* BEGIN Supplied material *

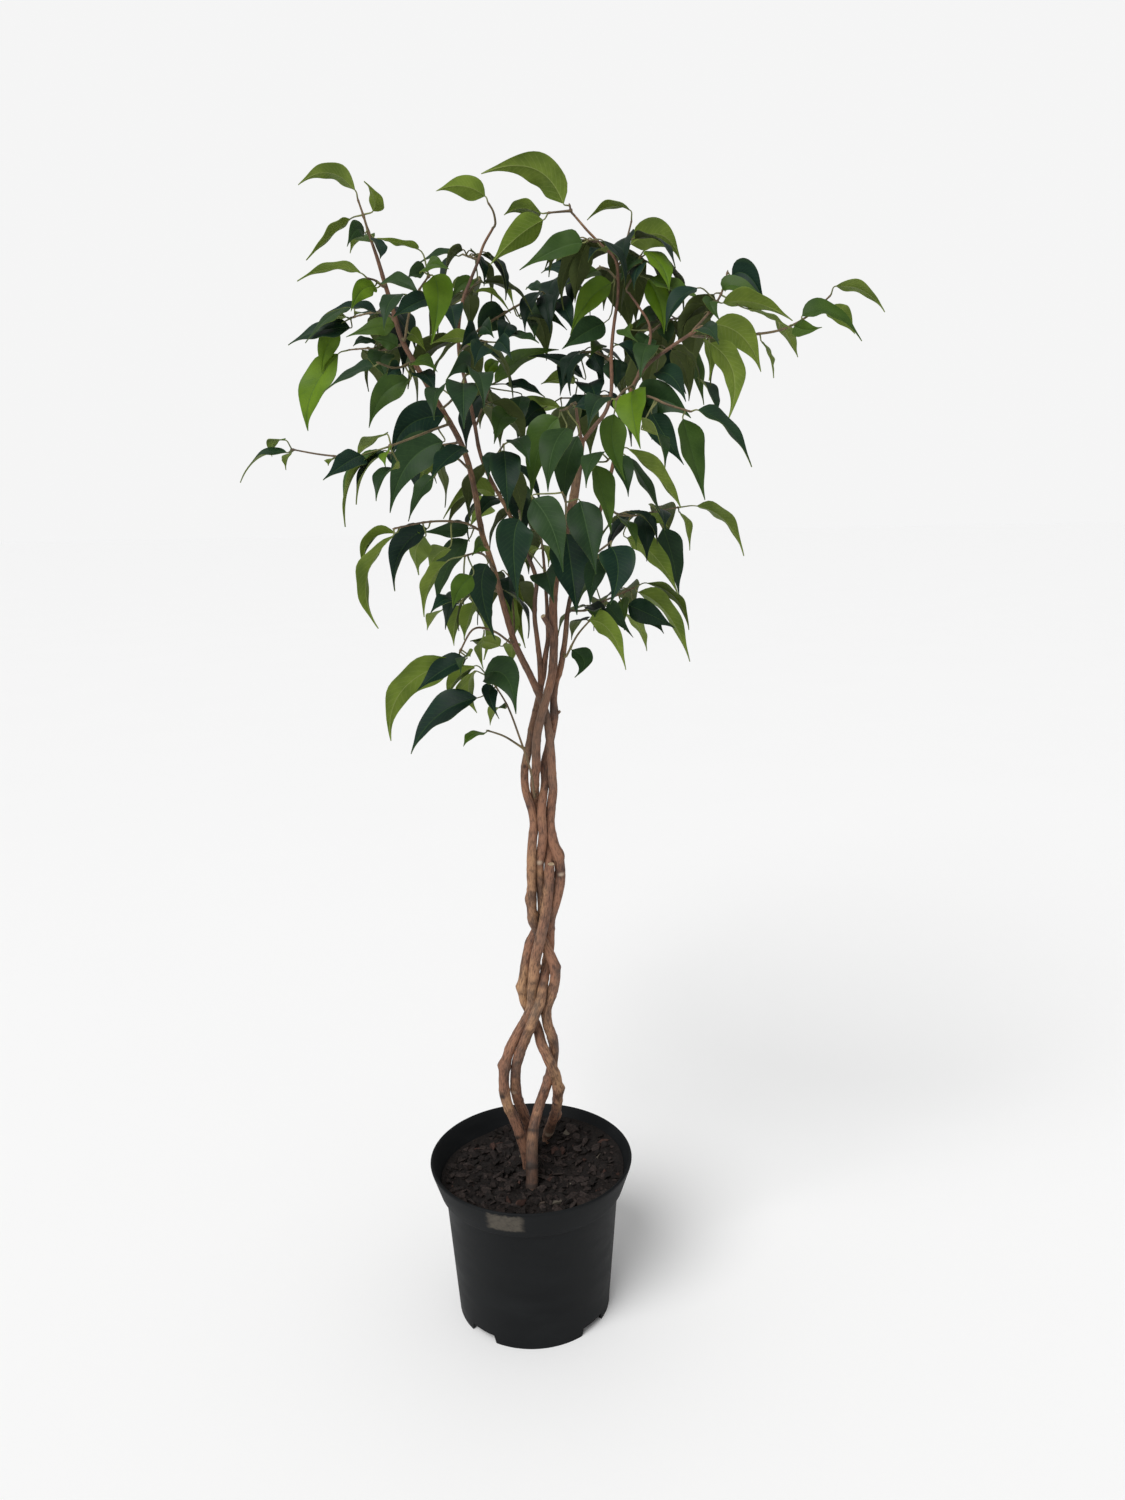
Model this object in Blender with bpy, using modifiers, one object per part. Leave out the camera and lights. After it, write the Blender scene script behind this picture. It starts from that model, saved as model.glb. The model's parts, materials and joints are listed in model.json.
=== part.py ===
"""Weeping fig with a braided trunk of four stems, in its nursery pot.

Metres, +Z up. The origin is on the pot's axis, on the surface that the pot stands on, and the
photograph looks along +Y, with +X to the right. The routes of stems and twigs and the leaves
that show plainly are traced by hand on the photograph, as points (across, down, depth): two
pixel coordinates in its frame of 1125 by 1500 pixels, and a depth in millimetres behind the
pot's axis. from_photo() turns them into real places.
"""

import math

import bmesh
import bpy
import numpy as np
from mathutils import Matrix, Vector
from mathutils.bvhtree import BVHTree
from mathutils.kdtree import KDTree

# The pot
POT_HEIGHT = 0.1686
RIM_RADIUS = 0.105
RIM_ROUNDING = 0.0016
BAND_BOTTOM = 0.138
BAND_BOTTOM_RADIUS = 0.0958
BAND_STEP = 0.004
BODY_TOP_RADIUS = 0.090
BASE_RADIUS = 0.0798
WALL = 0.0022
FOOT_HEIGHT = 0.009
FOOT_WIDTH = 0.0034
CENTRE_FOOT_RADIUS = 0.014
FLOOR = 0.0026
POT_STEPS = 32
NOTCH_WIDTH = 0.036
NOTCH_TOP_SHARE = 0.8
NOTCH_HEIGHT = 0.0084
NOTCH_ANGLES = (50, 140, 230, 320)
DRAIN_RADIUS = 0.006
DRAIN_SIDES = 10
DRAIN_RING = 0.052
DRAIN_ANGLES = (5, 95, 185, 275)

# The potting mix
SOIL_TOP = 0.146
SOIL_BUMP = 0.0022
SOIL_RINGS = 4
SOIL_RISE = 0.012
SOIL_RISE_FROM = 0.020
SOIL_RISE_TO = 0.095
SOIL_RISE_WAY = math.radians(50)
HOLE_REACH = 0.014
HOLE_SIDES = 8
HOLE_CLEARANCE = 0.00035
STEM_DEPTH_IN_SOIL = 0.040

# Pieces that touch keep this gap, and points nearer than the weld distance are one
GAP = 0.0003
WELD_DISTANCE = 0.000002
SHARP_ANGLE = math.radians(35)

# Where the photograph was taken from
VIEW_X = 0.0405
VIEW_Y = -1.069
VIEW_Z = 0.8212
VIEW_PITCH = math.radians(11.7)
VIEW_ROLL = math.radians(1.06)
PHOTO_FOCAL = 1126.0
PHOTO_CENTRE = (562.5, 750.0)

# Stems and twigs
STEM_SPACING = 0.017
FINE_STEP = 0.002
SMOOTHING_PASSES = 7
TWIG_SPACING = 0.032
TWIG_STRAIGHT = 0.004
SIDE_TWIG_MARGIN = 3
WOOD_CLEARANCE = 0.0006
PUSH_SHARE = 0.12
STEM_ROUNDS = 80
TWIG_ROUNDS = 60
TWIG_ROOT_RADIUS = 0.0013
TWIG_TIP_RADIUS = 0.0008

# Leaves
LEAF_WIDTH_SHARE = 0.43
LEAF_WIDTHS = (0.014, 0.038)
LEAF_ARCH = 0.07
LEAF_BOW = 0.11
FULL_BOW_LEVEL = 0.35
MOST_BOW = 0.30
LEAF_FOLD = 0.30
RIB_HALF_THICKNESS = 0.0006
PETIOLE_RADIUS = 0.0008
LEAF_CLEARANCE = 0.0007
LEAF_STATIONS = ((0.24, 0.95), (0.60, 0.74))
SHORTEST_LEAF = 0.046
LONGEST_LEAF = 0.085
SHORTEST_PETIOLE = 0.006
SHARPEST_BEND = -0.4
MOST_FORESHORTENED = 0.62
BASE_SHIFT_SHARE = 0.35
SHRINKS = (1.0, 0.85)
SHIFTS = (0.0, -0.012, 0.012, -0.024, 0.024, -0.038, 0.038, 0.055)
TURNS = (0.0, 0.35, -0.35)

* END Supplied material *

Task statement: Set down the lines above as they stand, starting with the first line and ending with the line that contains "its nursery pot.".

Result of this task:
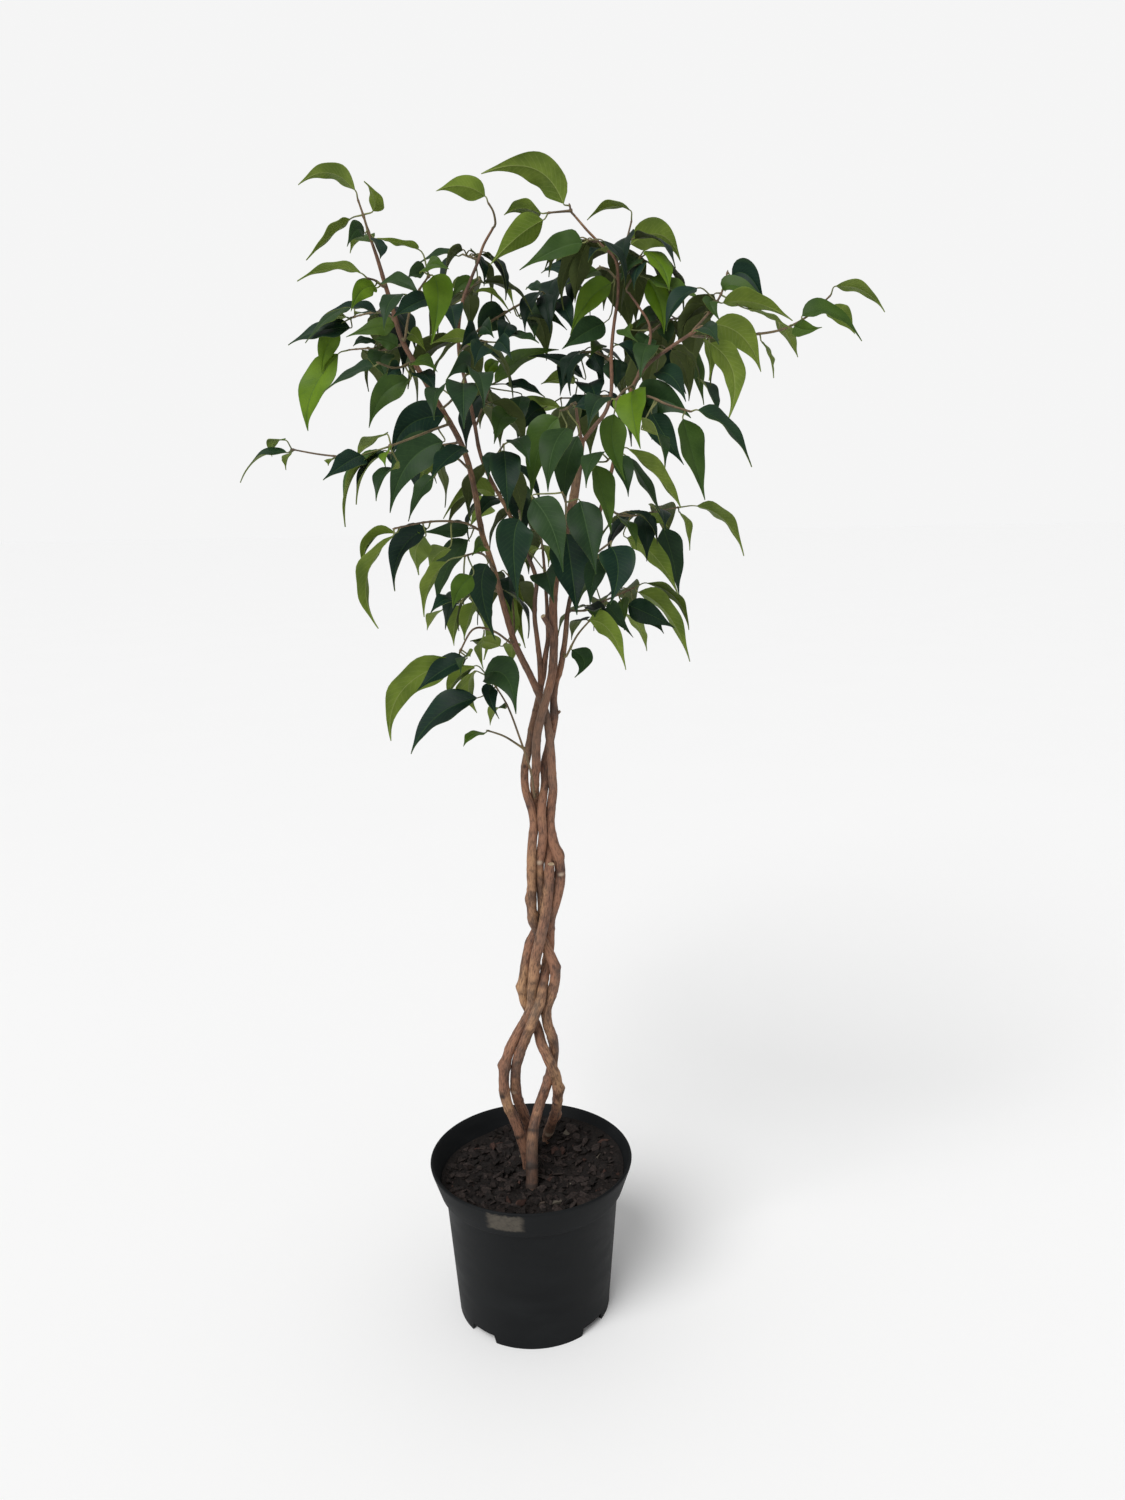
Model this object in Blender with bpy, using modifiers, one object per part. Leave out the camera and lights. After it, write the Blender scene script behind this picture. It starts from that model, saved as model.glb. The model's parts, materials and joints are listed in model.json.
=== part.py ===
"""Weeping fig with a braided trunk of four stems, in its nursery pot.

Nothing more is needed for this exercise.